Into the death delta

We arrived on 7 May at sunset, flying in over the flooded and battered landscape around Rangoon. Our team managed to get a report sent out for the news bulletin that night, as soon as we got in – but we had to be very careful not to be noticed at the hotel with our camera equipment.

We headed south to try and reach the worst-affected areas out in the delta. Because there were government people in the town, we head out to a monastery. While we were there talking to monks, we found a man with a boat who said he could take us out into the Irrawaddy Delta, where he’d seen hundreds of bodies and villages destroyed.

Within 30 minutes of our journey we came across bloated corpses floating the delta waters. They were everywhere. Men, women and children. We stopped at the remains of one village and were the first outsiders the survivors had seen. They had no food, no water and no shelter. The Burmese regime was doing nothing for any of the survivors we found. On our journey back, there were Burmese army launches on the delta, and two helicopters above looking for foreigners. We took cover and hid when we had to.

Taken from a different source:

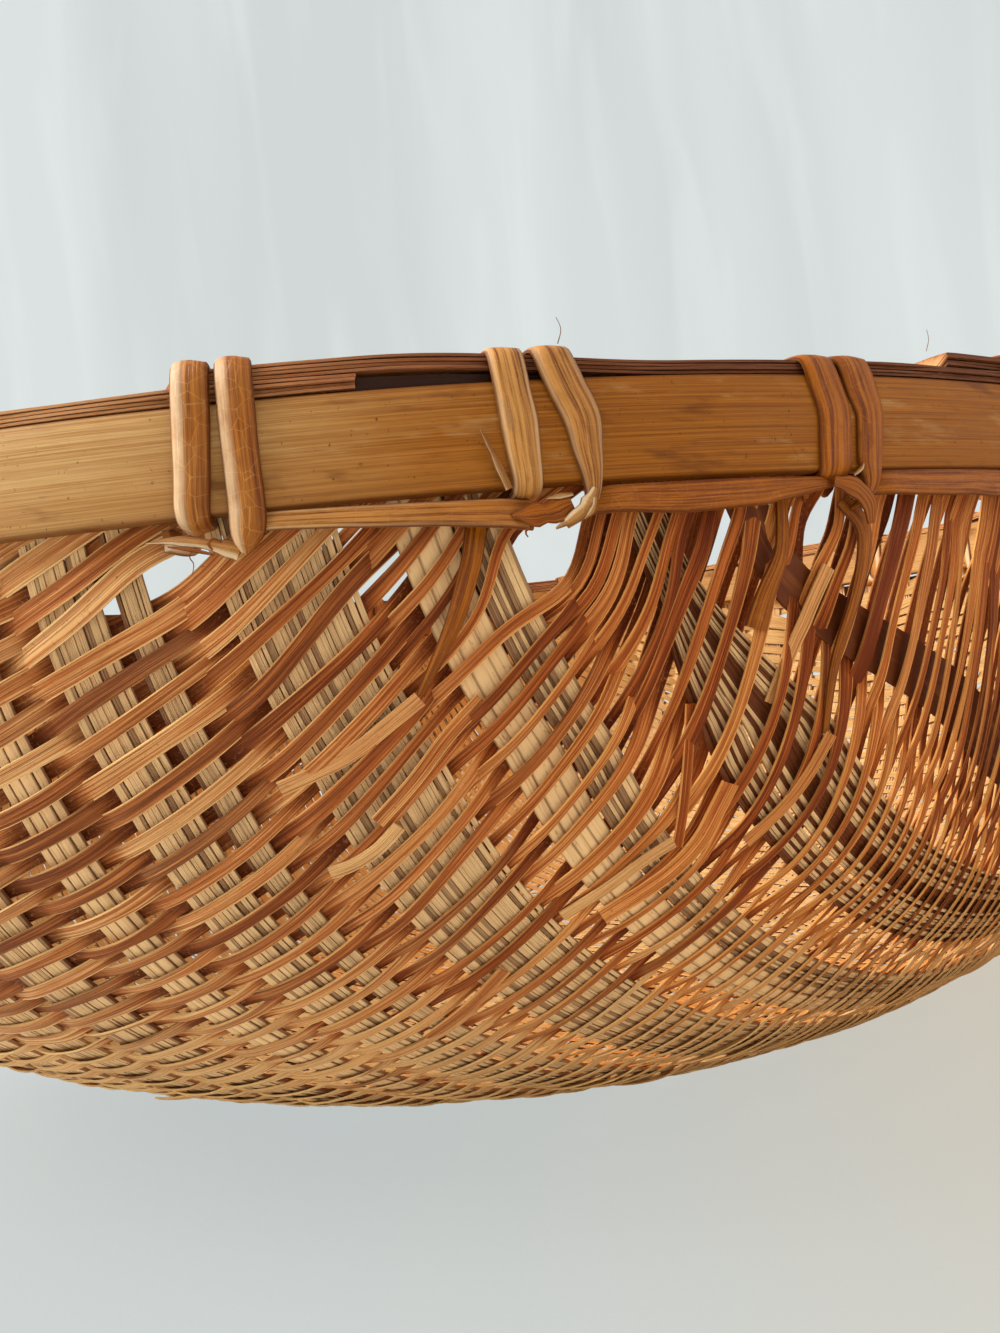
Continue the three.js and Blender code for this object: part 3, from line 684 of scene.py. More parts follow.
def cloth_finish(colours):
    """White cloth, which looks white and still takes the basket's shadow; its folds, shade and warm bounce
    are painted.
    """
    finish = Finish("white_cloth")
    where = finish.node("ShaderNodeTexCoord", {}, {}, "Object")
    x, y, z = (finish.node("ShaderNodeSeparateXYZ", {}, {"Vector": where}, axis) for axis in "XYZ")
    hanging = finish.at(x, y, z * 0.12)
    fold_shade = finish.noise(hanging, 1.1)
    crease_light = finish.noise(hanging, 4.5, distortion=0.6)
    threads = finish.noise(where, 700.0)
    close = ((x * x + y * y) ** 0.5).between(1.4, 0.3)
    base = finish.over(
        colours.cloth,
        # Painted shade in the folds and painted light on the creases.
        (fold_shade.between(0.35, 0.65), darker(colours.cloth, 0.9)),
        (crease_light.between(0.45, 0.75) * 0.35, darker(colours.cloth, 1.12)),
        # Painted shade round the basket, and painted bounce light on one side of it.
        (close, darker(colours.cloth, 0.79)),
        (close * (x + y).between(-0.1, 0.3), colours.cloth_bounce_light),
    )
    lit = finish.node("ShaderNodeBsdfPrincipled", {}, {
        "Base Color": base, "Roughness": 0.9,
        "Normal": finish.node("ShaderNodeBump", {}, {"Strength": 0.3, "Distance": 0.0002, "Height": threads}),
    })
    white = finish.node("ShaderNodeEmission", {}, {"Color": base, "Strength": 1.0})
    seen = finish.node("ShaderNodeLightPath", {}, {}, "Is Camera Ray")
    return finish.closed(finish.node("ShaderNodeMixShader", {}, {0: seen * 0.88, 1: lit, 2: white}))


# What the pieces share

def plans():
    """The rim and the bowl for the sizes in the scene."""
    form = in_millimetres(bpy.context.scene.basket_form)
    rim = Rim(form["half_width"], form["half_length"])
    mouth = form["depth"] - form["hoop_height"]
    inset = form["weave_inset"]
    bowl = Bowl(form["half_width"] - inset, form["half_length"] - inset, mouth, form["depth"])
    return form, rim, bowl


# Where round the rim the first pair of turns is.
FIRST_PAIR_ANGLE = math.radians(-35.6)


def pair_arcs(rim, pairs):
    return rim.arc_at(FIRST_PAIR_ANGLE) + rim.perimeter * np.arange(pairs) / pairs


# How far the plan's angle has to be turned to count from the light.
LIGHT_TURN = math.radians(100)


def lamp_side_light(angle):
    """Painted light: how much paler the basket is at an angle of its plan, from 0 to 1: most on its two long
    sides.
    """
    return smooth((np.abs(np.cos(angle + LIGHT_TURN)) - 0.3) / 0.6)


def oiled(bowl, points):
    """From 0 where the basket is painted paler to 1 at its two ends: partly oil, partly painted shade."""
    return 1 - lamp_side_light(plan_angle(bowl.half, points[:, 0], points[:, 1]))


# How far wefts are crowded along the wall towards the mouth, by their distance from the middle line.
CROWDING = np.array([
    (0, 0), (60, 10), (114, 16), (151, 20), (182, 8), (212, -13), (255, -15), (300, -14), (380, -8),
])
CROWDING_REACH = 90

# How far the wefts of the near right part drift, by place across the ribs (rows) and distance (columns).
DRIFT_FROM = (45, 75)
DRIFT_PLACES = (60, 100, 125, 150, 170, 180, 189, 195, 200, 205, 210, 215, 232)
DRIFT_DISTANCES = (0, 71, 123, 154, 174, 195, 204, 211, 222, 234, 243, 256, 278, 322)
DRIFT = (
    (0, 0, 0, 0, 0, 0, 0, 0, 0, 0, 0, 0, 0, 0),
    (0, -1.5, -2.5, -3.5, -4, -4.5, -4.5, -5, -5, -5.5, -5.5, -5.5, -6, -6),
    (0, -3.5, -6, -8, -9, -10.5, -11, -11.5, -12, -12.5, -13, -13, -14, -14),
    (0, -5.5, -9.5, -12.5, -14.5, -16.5, -17.5, -18, -19, -20, -20.5, -21, -22, -22),
    (0, -7.5, -14.5, -18.5, -20.5, -23.5, -24.5, -24, -24, -25, -25.5, -25.5, -27, -28),
    (0, -9.5, -18.5, -24.5, -27.5, -30.5, -29.5, -29, -29, -29, -29.5, -29, -29, -30),
    (0, -11.5, -23.5, -30.5, -34.5, -38.5, -35.5, -33, -32, -32, -32.5, -30, -29, -29),
    (0, -13.5, -28.5, -37.5, -40.5, -40.5, -37.5, -30, -29, -28, -29.5, -28, -28, -28),
    (0, -16.5, -33.5, -43.5, -45.5, -42.5, -36.5, -23, -23, -23, -25.5, -26, -27, -27),
    (0, -19.5, -38.5, -48.5, -49.5, -41.5, -31.5, -16, -17, -18, -20.5, -24, -26, -26),
    (0, -20.5, -41.5, -51.5, -47.5, -32.5, -21.5, -11, -14, -16, -18.5, -21, -24, -24),
    (0, -20.5, -41.5, -50.5, -40.5, -21.5, -12.5, -8, -11, -14, -17.5, -21, -22, -22),
    (0, -18.5, -37.5, -45.5, -30.5, -16.5, -9.5, -6, -9, -12, -16.5, -21, -22, -22),
)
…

At one village on the way back, I’m stopped by an angry-looking government official with a walkie-talkie radio shouting at me ‘Why are you here? Foreigners are banned.’He takes our passport details. It’s a nerve wracking and tense 15 minutes. Our cameraman managed to film it discreetly. After much bluffing and trying to look and sound as calm as possible, we’re able to make our exit.

Next we head to Pathein, to try another route into the delta. We were acutely aware that the authorities now had our details. No one wanted to let us on their boat, so we decided to stay there and file another report.

We tried to head to the town of Bogale, but it felt like there was an iron curtain around the delta. I hid in the back of the car wearing a baseball cap and sunglasses, but in one town the army spotted me and stopped our car. I pretended I was a lost tourist and agreed to turn around and head to Rangoon – another very close shave given the equipment we had with us in the car.

 Paranoia of being caught grew. We hid our equipment where we could, and even though it felt safer there than in the delta, I kept as low a profile as possible. I managed to make it through the airport safely and out to Bangkok. On the flight I reflected on the professionalism of the team I’d worked with. It was their desire to get to the story and get it out, despite all the challenges and risks, which inspired and pushed me. Their skill, combined with more luck than I can ever remember on a story, helped us to achieve our mission and show the world what was really happening inside Burma.